Sox, she could look at starting at the 4mg/wk range with cyp and titrate to 6mg and 8mg/wk at most for a normal protocol. She needs to run labs to check serum levels. 45ng/dl to 65ng/dl would be a good place to be, anything over would probably warrant reducing the medication. Have her run labs 2 to 3 days after injecting, also compare with free test to make sure the bio available amount is sufficient to the serum level.

----------


## 2Sox

> Sox, she could look at starting at the 4mg/wk range with cyp and titrate to 6mg and 8mg/wk at most for a normal protocol. She needs to run labs to check serum levels. 45ng/dl to 65ng/dl would be a good place to be, anything over would probably warrant reducing the medication. Have her run labs 2 to 3 days after injecting, also compare with free test to make sure the bio available amount is sufficient to the serum level.


Vette,
Good advice and a good plan. 

Unfortunately, the doctor who we are both being treated by is not up on the latest protocols and I'm not confident he'd keep an eye on us the way he should. He takes care of the scripts and we take care of the rest.

Needless to say, I get better advice about treatment here than anywhere else. My long time allergist is the one who essentially writes the scripts for my blood work and he allows me to fill in the tests of my choosing. All covered by insurance. So as soon as we get that BW, we'll update you.

----------


## 2Sox

Deleted

----------


## mkt

See a different doc, both of you i'd say. also, i had terrible cystic acne on my back, shoulders and it crept onto my face even. ok one, one was on my chin for about 4 months.

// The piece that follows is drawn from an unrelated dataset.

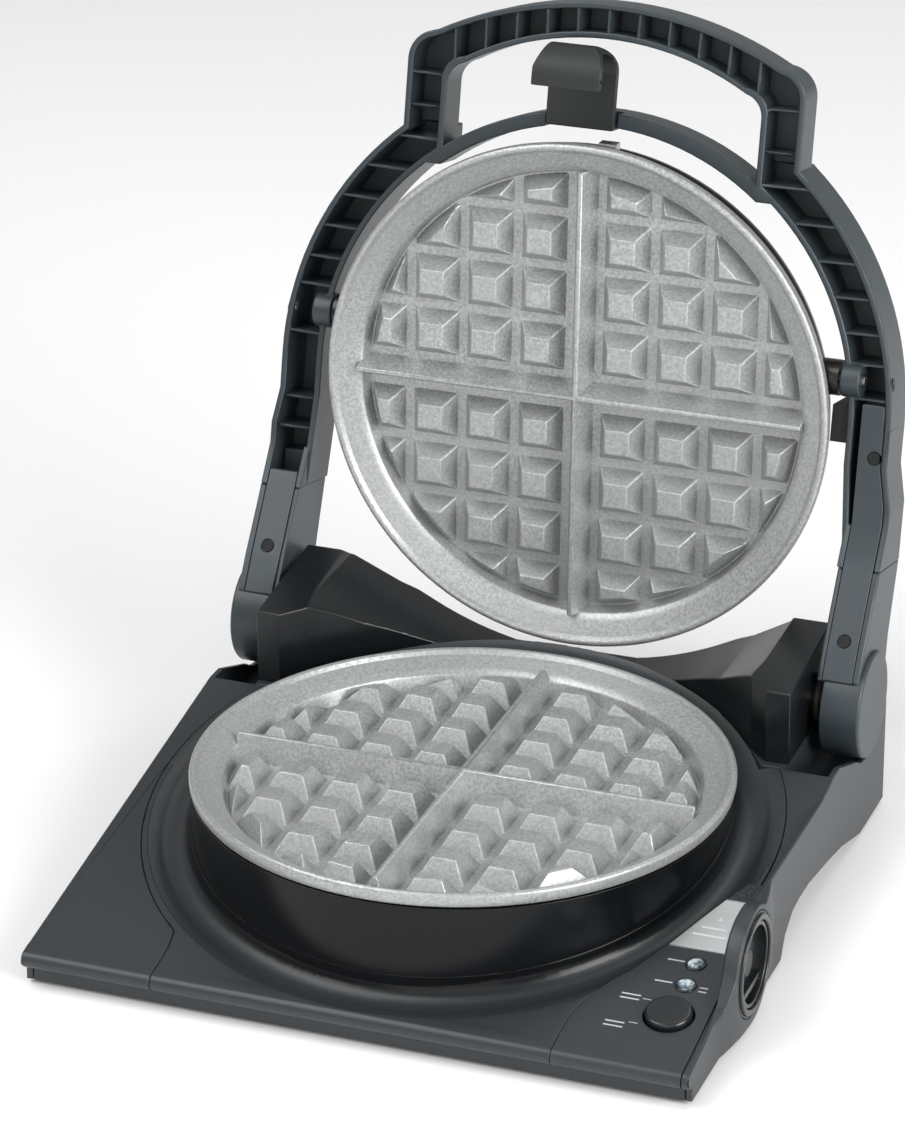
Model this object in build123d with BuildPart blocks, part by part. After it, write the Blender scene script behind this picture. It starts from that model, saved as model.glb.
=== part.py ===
from build123d import *
import math
import os

os.makedirs("parts", exist_ok=True)

# Everything is laid out from the lower plate: depth and height count from its axis and rim plane.
PLATE_Y = -29.6
RIM_Z = 55.6

SHELL = 2.5
SEAM = 0.15
SEAT = 0.05
RUN = 0.05
AIR = 0.5


def level(z):
    return Plane(origin=(0, PLATE_Y, RIM_Z + z), x_dir=(1, 0, 0), z_dir=(0, 0, 1))


def side(x):
    return Plane(origin=(x, PLATE_Y, RIM_Z), x_dir=(0, 1, 0), z_dir=(1, 0, 0))


def front(y):
    return Plane(origin=(0, PLATE_Y + y, RIM_Z), x_dir=(1, 0, 0), z_dir=(0, -1, 0))


# Base shell.
BASE_HALF = 124.65
FRONT_Y = -112.4
NOSE_Y = -117.3
REAR_Y = 128.0
DECK_REAR = 56.0
DECK_TOP = -10.6
DECK_SLOPE = 0.18
SEAM_Z = -48.5
SKIRT_Z = -54.0
FOOT_TALL = RIM_Z + SKIRT_Z
WALL_IN = BASE_HALF - SHELL


def deck_at(y):
    return DECK_TOP - DECK_SLOPE * (DECK_REAR - y)


# The rounded nose along the front edge, from the seam up to the deck.
DECK_START = NOSE_Y + 8.0
NOSE_TOP = deck_at(DECK_START)
NOSE = (
    (FRONT_Y, SEAM_Z), (FRONT_Y - 2.2, SEAM_Z + 0.6), (NOSE_Y + 0.9, SEAM_Z + 1.9),
    (NOSE_Y + 0.1, SEAM_Z + 4.9), (NOSE_Y + 2.3, NOSE_TOP - 0.95), (NOSE_Y + 5.0, NOSE_TOP - 0.37),
    (DECK_START, NOSE_TOP),
)


# Well and panel seams on the deck.
WELL_R = 118.0
WELL_REAR_R = 111.3
POT_R = 99.4
POT_WALL = 2.0
POT_TOP = -5.9
POT_FLOOR = -42.5
APRON_X = 74.7
APRON_BEND_Y = -104.0
PANEL_RIGHT = 121.7

# Hinge, arms and kinematics.
HINGE_Y = 101.0
HINGE_Z = -1.5
SWING = 99.0
HEAD_TURN = 5.86
RIM_R = 100.0
RIM_GAP = 0.6
LID_A = 18.49
LID_B = 13.36
BARREL_R = 20.5
BARREL_IN = 111.0
BARREL_OUT = 126.6
HINGE_PIN_R = 4.0
YOKE_LEAN = 12.5


def turned(y, z, deg):
    c, s = math.cos(math.radians(deg)), math.sin(math.radians(deg))
    return y * c - z * s, y * s + z * c


SHUT_Y, SHUT_Z = -LID_A, RIM_GAP + LID_B
OPEN_DY, OPEN_DZ = turned(SHUT_Y - HINGE_Y, SHUT_Z - HINGE_Z, -SWING)
TRUN_Y, TRUN_Z = HINGE_Y + OPEN_DY, HINGE_Z + OPEN_DZ
LID_DY, LID_DZ = turned(LID_A, -LID_B, HEAD_TURN - SWING)
LID_Y, LID_Z = TRUN_Y + LID_DY, TRUN_Z + LID_DZ
LID_LEAN = SWING - HEAD_TURN - 90.0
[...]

first it was on my shoulders and back and i dried it the HELL out with some OTC hardcore stuff and it just never came back. then on the neck, similar. i'm on the same dose of everything now and it's all gone away.

I've read some good acne protocols in this forum and followed one a bit, was taking lots of zinc and b12. just after that is when it went away "on it's own" so maybe that was it. hard to know when we're playing guinea pigs with ourselves.

----------